Here are some further thoughts, after rereading and studying some cases.  First, for a district court civil action, "[t]he role [of claim construction] is neither to limit nor broaden the claim, but to define, as a matter of law, the invention that has been patented."  Netword, LLC v. Centraal Corp., 242 F.3d 1347, 1352 (Fed. Cir. 2001).  Nothing controversial there.

Next, we have the following notion that the rules of claim construction state that claims may not be revised to ignore explicit claim language.  See Generation II Orthotics Inc. v. Med. Tech. Inc., 263 F.3d 1356, 1365 (Fed. Cir. 2001) ("claims can only be construed to preserve their validity where the proposed claim construction is 'practicable,' is based on sound claim construction principles, and does not revise or ignore the explicit language of the claims.").  Essentially, claims may not be redrafted.

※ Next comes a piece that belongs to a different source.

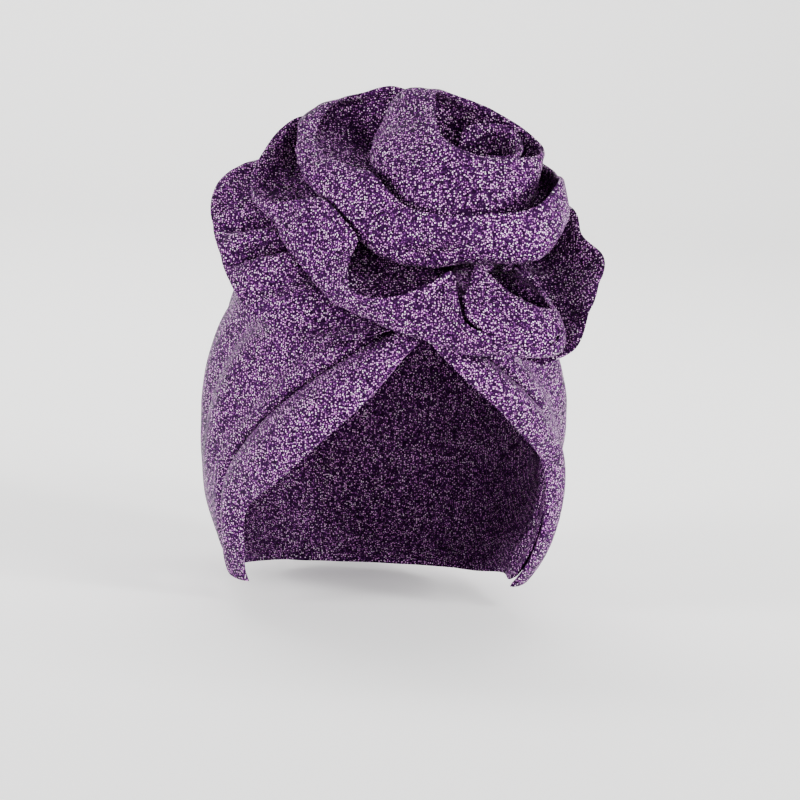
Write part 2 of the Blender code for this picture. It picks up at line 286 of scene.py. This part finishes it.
# Left ruffle, on the wearer's left: middle turn, reach and rise, rim turn, reach and rise
LEFT_ROOT = (27.0, 2.5, 176, 43)
LEFT_SECTIONS = (
    (130, 56, -14, 130, 73, -9),
    (120, 58, -14, 120, 80, -4),
    (110, 60, -16, 109, 78, 0),
    (98, 60, -13, 98, 79, 2),
    (88, 60, -14, 88, 80, 3),
    (78, 57, -20, 78, 73, 1),
    (66, 57, -20, 66, 74, 0),
    (52, 56, -24, 52, 71, -9),
    (38, 54, -22, 38, 70, -15),
    (20, 52, -24, 20, 70, -19),
)


def through(rows, count, lap=None):
    """An even, smooth run of count rows through a table's rows; lap is what one full turn adds."""
    rows = np.array(rows, float)
    if lap is None:
        rows = np.vstack([2 * rows[0] - rows[1], rows, 2 * rows[-1] - rows[-2]])
    else:
        rows = np.vstack([rows[-1] - lap, rows, rows[0] + lap, rows[1] + lap])
    spans = len(rows) - 3
    fine = np.linspace(0, spans, FINE_STEPS * spans + 1)
    at = np.minimum(fine.astype(int), spans - 1)
    t = (fine - at)[:, None]
    a, b, c, d = rows[at], rows[at + 1], rows[at + 2], rows[at + 3]
    curve = 0.5 * (2 * b + (c - a) * t + (2 * a - 5 * b + 4 * c - d) * t ** 2
                   + (3 * b - a - 3 * c + d) * t ** 3)
    steps = np.linalg.norm(np.diff(curve, axis=0), axis=1)
    along = np.concatenate([[0], np.cumsum(steps)])
    wanted = np.linspace(0, along[-1], count if lap is None else count + 1)[:count]
    return np.stack([np.interp(wanted, along, column) for column in curve.T], axis=1)


def plan_share(height):
    """The share of the full plan that the cap has at a height."""
    upper = np.clip(height / TOP_HEIGHT, 0, 1) ** UPPER_FULLNESS
    lower = np.clip(-height / LOWER_DEPTH, 0, 1) ** LOWER_FULLNESS
    above = (1 - upper) ** (1 / UPPER_FULLNESS)
    below = (1 - lower) ** (1 / LOWER_FULLNESS)
    return np.where(height >= 0, above, below)


def smooth_cap(turn, height):
    """Places on the cap's outer form, before its folds."""
    turn, height = np.broadcast_arrays(np.radians(turn), np.asarray(height, float))
    share = plan_share(height)
    y = -HALF_LENGTH * share * np.cos(turn)
    x = HALF_WIDTH * (1 + FRONT_TAPER * y / HALF_LENGTH) * share * np.sin(turn)
    return np.stack([x, y, height], axis=-1)


def cap_normal(turn, height):
    """The way that the cap's outer form faces."""
    high = np.minimum(height + NORMAL_REACH, TOP_HEIGHT * HIGHEST_SHARE)
    round_it = smooth_cap(turn + NORMAL_REACH, height) - smooth_cap(turn - NORMAL_REACH, height)
    up_it = smooth_cap(turn, high) - smooth_cap(turn, high - 2 * NORMAL_REACH)
    normal = np.cross(round_it, up_it)
    return normal / np.linalg.norm(normal, axis=-1, keepdims=True)


def fold_depth(places):
    """How far the crown's folds move each place in, in millimetres."""
    total = np.zeros(places.shape[:-1])
    for start_turn, start_high, mid_turn, mid_high, end_turn, end_high, depth, width in CROWN_FOLDS:
        ends = ((start_turn, start_high), (mid_turn, mid_high), (end_turn, end_high))
        line = through(ends, FOLD_SAMPLES)
        path = smooth_cap(line[:, 0], line[:, 1])
        fade = np.sin(np.linspace(0, math.pi, FOLD_SAMPLES))
        away = np.linalg.norm(places[..., None, :] - path, axis=-1)
        total += FOLD_DEEPEN * depth * (np.exp(-(away / width) ** 2) * fade).max(axis=-1)
    return total + crease_depth(places)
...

Taking these ideas further, it's not a stretch to surmise that invalidity contentions may impact the validity of the claims subject to construction, but that should not matter for purposes of defining the scope of the invention.  Lucent Technologies, Inc. v. Gateway, Inc., 525 F.3d 1200, 125-26 (Fed. Cir. 2008) ("This court has repeatedly held that courts may not redraft claims to cure a drafting error made by the patentee, whether to make them operable or to sustain their validity.  To do so 'would unduly interfere with the function of claims in putting competitors on notice of the scope of the claimed invention.'")

So what to make of the "preserving claim validity" maxim?  It would seem reasonable that the "preserving claim validity" maxim should only be invoked in such narrow circumstances where "'the court concludes, after applying all the available tools of claim construction, that the claim is still ambiguous.'"  Phillips v. AWH Corp., 415 F.3d 1303, 1327 (Fed. Cir. 2005) (en banc) (citing Liebel-Flarsheim Co. v. Medrad, Inc., 358 F.3d 898, 911 (Fed. Cir. 2004)).

If all this is accurate, why are invalidity contentions required before the claim construction process has even started under local patent rules?  Are we presuming that claims will remain ambiguous after applying all available tools of claim construction?  Certainly requiring contentions before claim construction may be expedient, but what is being accomplished.  Moreover, prior art is applied to properly construed claims, so claim construction necessarily comes first.  Consider that Phillips specifically states

[W]e have certainly not endorsed a regime in which validity analysis is a regular component of claim construction.

Phillips, 415 F.3d at 1327 (emphasis added); see also Rhine v. Casio, Inc., 183 F.3d 1342, 1345 (Fed. Cir. 1999) ("if the only claim construction that is consistent with the claim's language and the written description renders the claim invalid, then the axiom does not apply and the claim is simply invalid.").

If validity analysis is not a regular component of claim construction, should we consider a change to patent local rules where claim construction discovery precedes contentions, instead of the current practice?